• _Stated goal_: Repeat exactly the lines from the one containing "Continue the three.js" through the one containing "return reach(foot_outline(angle)) if", both lines included, please, without any other lines.

· · ·

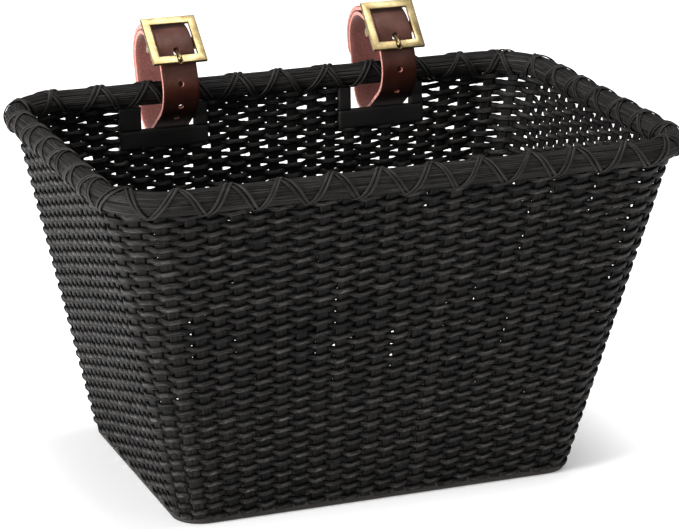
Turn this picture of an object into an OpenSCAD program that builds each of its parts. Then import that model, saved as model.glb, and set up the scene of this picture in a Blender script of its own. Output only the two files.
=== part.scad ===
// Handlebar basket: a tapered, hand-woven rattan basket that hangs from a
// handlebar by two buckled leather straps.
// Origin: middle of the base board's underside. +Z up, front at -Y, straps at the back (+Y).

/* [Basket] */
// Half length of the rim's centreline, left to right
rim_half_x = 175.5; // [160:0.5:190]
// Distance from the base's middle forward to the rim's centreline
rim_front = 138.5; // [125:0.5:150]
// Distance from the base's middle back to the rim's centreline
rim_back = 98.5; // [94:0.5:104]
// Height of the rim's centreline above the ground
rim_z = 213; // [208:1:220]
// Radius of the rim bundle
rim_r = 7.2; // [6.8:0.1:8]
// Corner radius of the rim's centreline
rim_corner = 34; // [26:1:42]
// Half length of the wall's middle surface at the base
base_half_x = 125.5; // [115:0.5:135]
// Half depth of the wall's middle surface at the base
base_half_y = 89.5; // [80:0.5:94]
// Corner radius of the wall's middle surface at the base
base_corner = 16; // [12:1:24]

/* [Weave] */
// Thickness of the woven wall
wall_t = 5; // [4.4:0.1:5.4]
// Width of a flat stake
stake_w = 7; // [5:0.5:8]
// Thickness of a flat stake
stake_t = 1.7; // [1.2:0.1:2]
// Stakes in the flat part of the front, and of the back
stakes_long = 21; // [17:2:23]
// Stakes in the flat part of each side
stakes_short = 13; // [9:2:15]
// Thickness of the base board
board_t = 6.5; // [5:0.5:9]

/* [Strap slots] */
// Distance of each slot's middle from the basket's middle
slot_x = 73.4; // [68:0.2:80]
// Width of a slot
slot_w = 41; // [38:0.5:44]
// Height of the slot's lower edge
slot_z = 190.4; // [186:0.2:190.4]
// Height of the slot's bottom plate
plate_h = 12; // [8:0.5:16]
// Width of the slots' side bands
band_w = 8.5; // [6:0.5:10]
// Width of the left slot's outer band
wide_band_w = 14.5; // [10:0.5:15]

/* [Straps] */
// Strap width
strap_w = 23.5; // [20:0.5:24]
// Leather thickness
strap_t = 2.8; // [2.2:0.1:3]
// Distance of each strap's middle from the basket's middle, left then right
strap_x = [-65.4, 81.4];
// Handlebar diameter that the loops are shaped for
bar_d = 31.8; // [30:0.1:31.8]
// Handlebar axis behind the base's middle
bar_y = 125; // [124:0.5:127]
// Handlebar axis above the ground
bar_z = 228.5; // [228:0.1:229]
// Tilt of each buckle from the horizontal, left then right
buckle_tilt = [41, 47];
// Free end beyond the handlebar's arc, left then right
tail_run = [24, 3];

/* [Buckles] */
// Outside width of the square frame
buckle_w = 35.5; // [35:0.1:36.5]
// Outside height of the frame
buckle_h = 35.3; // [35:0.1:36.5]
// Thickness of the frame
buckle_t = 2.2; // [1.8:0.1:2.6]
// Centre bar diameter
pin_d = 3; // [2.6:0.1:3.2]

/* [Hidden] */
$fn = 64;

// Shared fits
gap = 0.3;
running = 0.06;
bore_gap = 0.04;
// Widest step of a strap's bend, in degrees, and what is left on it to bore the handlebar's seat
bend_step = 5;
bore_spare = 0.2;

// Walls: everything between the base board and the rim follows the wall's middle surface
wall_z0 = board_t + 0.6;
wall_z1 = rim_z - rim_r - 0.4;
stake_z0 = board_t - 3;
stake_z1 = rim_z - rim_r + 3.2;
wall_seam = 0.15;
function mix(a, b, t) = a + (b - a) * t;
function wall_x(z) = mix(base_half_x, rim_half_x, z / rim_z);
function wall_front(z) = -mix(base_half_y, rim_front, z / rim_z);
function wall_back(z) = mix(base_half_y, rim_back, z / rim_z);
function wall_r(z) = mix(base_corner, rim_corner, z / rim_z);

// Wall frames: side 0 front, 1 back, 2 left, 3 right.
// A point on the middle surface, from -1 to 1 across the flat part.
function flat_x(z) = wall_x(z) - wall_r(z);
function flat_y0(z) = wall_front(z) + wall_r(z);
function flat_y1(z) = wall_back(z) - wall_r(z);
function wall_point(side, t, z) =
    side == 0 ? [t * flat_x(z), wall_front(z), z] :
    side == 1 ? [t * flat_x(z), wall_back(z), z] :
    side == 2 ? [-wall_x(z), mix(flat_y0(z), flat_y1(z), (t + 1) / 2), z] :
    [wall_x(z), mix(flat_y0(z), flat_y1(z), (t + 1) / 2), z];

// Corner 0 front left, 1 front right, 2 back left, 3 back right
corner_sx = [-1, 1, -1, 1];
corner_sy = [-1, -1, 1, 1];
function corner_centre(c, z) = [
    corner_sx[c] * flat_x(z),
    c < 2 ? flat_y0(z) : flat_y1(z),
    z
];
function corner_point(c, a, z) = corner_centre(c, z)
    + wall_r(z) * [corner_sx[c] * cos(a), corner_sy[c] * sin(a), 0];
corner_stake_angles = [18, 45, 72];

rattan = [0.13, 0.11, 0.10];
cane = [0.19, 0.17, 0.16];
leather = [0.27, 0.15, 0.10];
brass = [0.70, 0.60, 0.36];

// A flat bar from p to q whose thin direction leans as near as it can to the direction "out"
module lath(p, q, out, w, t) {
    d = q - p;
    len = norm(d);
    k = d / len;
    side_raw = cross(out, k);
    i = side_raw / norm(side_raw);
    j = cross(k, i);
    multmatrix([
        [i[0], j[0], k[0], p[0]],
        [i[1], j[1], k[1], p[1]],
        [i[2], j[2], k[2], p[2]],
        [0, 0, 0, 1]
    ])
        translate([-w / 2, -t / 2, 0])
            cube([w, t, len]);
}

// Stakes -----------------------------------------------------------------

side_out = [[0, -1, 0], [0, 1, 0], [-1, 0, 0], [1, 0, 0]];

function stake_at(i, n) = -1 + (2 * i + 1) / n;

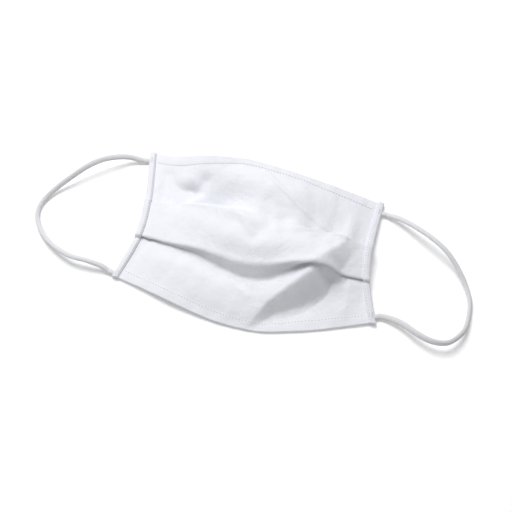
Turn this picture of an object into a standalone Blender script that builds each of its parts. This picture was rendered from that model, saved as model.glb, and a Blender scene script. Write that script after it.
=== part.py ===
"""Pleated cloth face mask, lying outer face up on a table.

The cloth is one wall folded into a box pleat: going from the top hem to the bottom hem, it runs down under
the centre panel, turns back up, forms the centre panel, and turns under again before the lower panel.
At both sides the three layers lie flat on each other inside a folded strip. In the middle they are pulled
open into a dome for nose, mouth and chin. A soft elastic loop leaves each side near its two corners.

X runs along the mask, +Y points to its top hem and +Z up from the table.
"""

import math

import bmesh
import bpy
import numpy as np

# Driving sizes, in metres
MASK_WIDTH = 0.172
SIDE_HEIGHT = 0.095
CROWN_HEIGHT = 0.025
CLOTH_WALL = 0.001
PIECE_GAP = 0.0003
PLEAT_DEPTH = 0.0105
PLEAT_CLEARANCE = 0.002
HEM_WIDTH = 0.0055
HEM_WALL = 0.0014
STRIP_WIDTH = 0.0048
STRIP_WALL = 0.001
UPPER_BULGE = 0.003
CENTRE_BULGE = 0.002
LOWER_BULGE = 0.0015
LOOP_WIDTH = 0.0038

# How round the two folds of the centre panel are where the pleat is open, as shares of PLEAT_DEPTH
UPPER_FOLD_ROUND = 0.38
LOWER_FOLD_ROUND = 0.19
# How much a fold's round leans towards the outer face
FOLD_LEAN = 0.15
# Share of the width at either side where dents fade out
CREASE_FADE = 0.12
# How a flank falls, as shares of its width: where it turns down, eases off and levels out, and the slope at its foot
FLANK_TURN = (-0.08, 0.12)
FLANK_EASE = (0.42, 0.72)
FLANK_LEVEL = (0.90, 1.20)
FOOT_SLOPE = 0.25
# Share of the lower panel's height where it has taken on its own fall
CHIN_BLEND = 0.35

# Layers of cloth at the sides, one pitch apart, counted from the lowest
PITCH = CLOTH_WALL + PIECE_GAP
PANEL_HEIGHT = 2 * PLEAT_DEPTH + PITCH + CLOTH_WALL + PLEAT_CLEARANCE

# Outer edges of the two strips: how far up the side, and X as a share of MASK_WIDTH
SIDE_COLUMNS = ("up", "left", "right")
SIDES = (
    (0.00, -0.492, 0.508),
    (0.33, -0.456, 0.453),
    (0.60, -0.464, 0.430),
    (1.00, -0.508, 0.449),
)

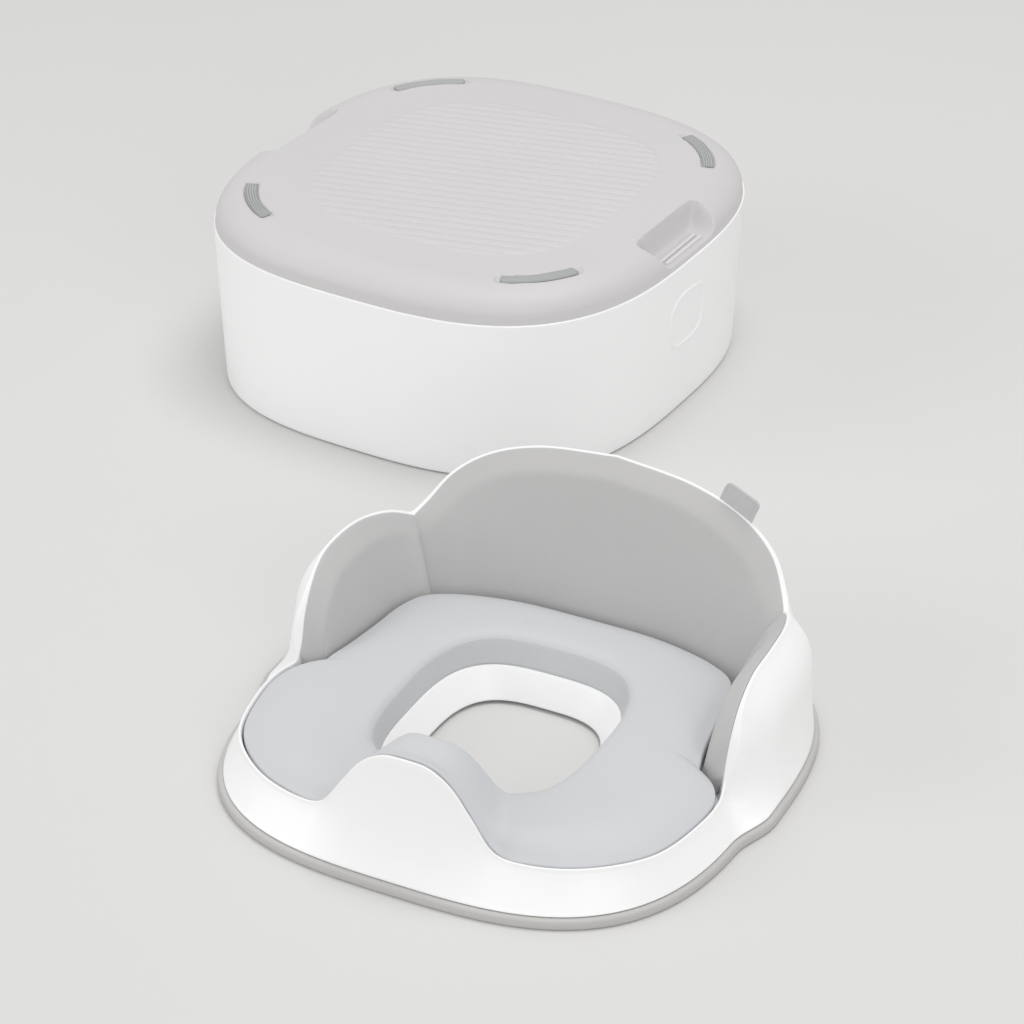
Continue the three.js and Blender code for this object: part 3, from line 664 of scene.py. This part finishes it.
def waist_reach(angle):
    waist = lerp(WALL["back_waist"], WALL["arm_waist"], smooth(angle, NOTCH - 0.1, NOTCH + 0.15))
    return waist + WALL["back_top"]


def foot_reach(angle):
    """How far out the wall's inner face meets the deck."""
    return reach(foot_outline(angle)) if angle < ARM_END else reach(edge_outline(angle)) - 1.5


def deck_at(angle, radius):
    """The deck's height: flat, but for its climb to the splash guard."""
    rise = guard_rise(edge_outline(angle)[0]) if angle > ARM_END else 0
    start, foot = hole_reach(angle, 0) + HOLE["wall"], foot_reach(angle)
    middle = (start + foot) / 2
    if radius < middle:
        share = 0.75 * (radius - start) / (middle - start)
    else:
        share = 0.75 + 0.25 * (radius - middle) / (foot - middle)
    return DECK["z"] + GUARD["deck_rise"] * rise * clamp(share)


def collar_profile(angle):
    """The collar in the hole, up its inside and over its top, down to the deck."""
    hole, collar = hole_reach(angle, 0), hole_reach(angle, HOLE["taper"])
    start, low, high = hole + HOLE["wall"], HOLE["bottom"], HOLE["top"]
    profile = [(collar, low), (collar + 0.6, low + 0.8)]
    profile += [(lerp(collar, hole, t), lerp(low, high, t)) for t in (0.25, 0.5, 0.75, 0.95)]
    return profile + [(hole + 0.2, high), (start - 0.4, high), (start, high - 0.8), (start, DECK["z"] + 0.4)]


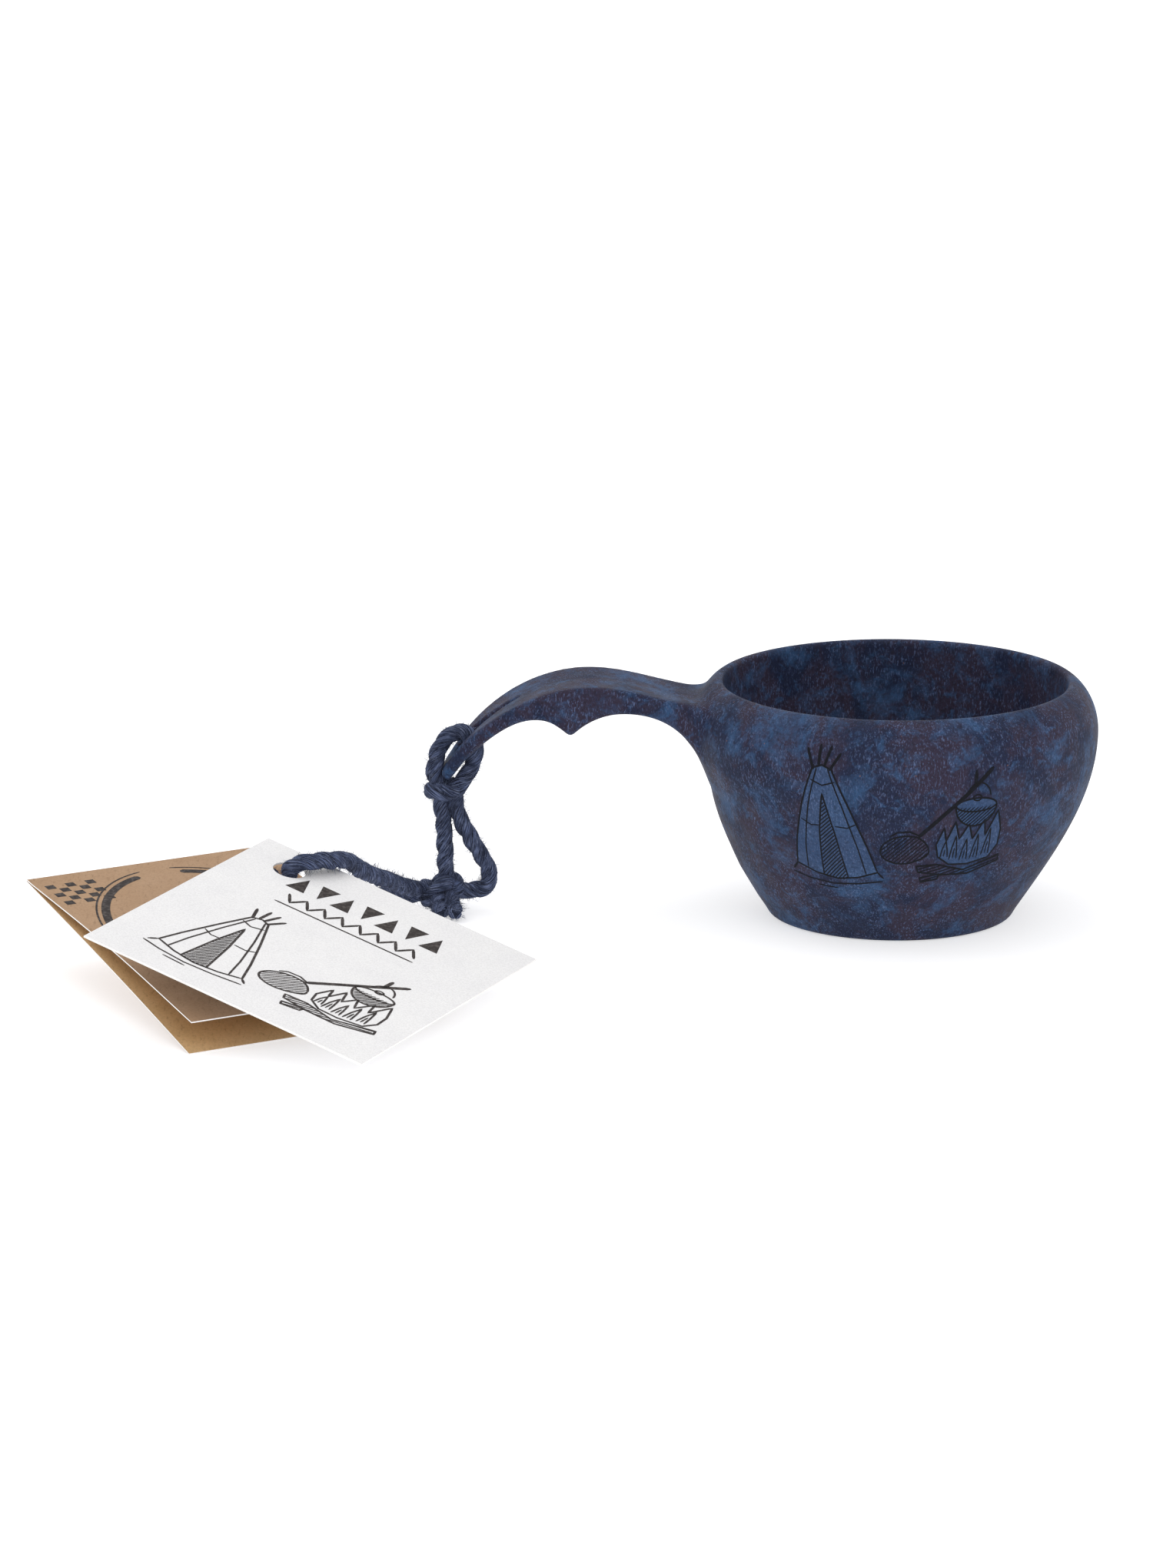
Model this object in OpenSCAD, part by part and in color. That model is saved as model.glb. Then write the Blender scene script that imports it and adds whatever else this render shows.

· · ·

• _Completed task_:
Continue the three.js and Blender code for this object: part 3, from line 664 of scene.py. This part finishes it.
def waist_reach(angle):
    waist = lerp(WALL["back_waist"], WALL["arm_waist"], smooth(angle, NOTCH - 0.1, NOTCH + 0.15))
    return waist + WALL["back_top"]


def foot_reach(angle):
    """How far out the wall's inner face meets the deck."""
    return reach(foot_outline(angle)) if angle < ARM_END else reach(edge_outline(angle)) - 1.5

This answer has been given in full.